WHAT TO DO: Return the lines from the one that contains "Write part 2 of the three.js" through the one that contains "yield low, high, make_hole", both included, exactly as written and with nothing added.

RECORDS SUPPLIED:

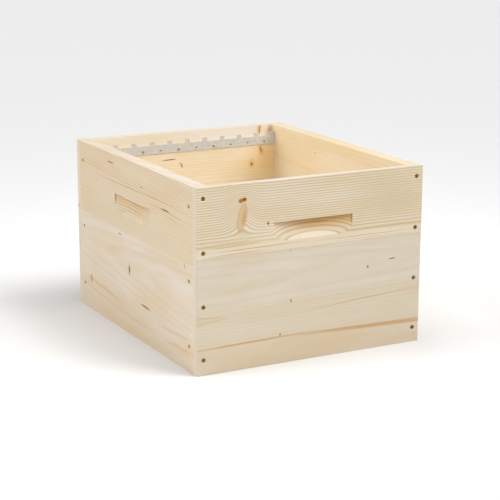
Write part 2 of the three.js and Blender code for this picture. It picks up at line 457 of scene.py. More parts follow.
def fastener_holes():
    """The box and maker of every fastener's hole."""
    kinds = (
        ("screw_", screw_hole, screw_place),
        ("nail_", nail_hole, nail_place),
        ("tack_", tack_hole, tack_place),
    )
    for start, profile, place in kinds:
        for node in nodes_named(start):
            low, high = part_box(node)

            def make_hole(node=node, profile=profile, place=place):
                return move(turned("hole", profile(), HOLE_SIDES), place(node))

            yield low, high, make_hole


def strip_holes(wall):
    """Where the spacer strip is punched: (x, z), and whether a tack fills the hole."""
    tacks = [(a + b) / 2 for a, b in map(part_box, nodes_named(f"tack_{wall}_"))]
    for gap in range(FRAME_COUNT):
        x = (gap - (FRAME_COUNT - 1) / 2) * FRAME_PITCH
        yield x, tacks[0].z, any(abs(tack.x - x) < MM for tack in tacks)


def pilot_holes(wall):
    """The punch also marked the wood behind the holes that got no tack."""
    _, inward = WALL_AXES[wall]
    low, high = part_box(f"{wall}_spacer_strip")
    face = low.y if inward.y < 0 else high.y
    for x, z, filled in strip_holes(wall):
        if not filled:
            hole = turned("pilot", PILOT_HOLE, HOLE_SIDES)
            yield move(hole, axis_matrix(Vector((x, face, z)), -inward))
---
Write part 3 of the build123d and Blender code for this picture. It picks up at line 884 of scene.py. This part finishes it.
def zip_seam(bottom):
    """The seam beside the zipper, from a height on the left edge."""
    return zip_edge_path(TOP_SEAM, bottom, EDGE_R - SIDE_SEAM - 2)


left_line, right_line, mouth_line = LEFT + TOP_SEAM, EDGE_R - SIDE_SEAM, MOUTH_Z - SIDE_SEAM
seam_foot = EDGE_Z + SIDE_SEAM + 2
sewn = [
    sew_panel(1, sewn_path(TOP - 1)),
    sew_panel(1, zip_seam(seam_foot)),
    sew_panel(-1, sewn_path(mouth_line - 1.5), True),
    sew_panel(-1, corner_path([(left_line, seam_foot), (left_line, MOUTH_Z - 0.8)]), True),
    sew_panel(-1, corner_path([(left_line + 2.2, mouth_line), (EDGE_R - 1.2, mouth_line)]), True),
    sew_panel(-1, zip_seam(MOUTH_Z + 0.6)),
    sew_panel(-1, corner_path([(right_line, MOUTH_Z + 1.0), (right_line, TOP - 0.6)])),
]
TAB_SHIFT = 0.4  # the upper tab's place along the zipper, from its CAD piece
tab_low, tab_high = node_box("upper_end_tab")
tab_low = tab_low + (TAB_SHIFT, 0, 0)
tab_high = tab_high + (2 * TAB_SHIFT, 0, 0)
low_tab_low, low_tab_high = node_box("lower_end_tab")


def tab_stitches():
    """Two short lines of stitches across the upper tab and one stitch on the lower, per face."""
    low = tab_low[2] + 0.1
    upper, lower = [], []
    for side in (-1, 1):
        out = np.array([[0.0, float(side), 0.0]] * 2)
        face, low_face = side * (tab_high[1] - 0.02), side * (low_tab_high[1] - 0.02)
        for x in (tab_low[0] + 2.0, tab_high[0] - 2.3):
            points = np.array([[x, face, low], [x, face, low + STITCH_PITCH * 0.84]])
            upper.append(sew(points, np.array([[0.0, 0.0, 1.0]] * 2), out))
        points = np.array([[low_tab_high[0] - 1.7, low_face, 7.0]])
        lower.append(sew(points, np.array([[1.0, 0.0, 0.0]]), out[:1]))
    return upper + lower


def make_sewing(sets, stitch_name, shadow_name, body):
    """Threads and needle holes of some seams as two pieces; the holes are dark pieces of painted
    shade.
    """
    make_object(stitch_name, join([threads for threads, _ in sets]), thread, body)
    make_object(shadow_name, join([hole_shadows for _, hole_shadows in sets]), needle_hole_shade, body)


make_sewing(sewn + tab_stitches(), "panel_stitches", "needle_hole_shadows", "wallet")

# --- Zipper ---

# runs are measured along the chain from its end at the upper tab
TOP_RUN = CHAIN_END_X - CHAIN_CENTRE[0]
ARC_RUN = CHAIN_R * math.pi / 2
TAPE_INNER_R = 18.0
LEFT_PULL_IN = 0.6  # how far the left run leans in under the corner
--
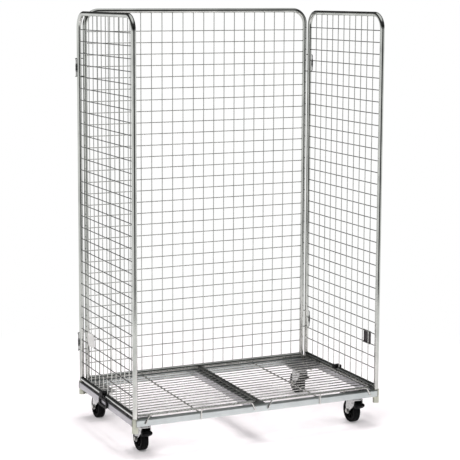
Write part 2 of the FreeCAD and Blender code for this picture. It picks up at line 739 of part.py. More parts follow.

FULL ANSWER:
Write part 2 of the three.js and Blender code for this picture. It picks up at line 457 of scene.py. More parts follow.
def fastener_holes():
    """The box and maker of every fastener's hole."""
    kinds = (
        ("screw_", screw_hole, screw_place),
        ("nail_", nail_hole, nail_place),
        ("tack_", tack_hole, tack_place),
    )
    for start, profile, place in kinds:
        for node in nodes_named(start):
            low, high = part_box(node)

            def make_hole(node=node, profile=profile, place=place):
                return move(turned("hole", profile(), HOLE_SIDES), place(node))

            yield low, high, make_hole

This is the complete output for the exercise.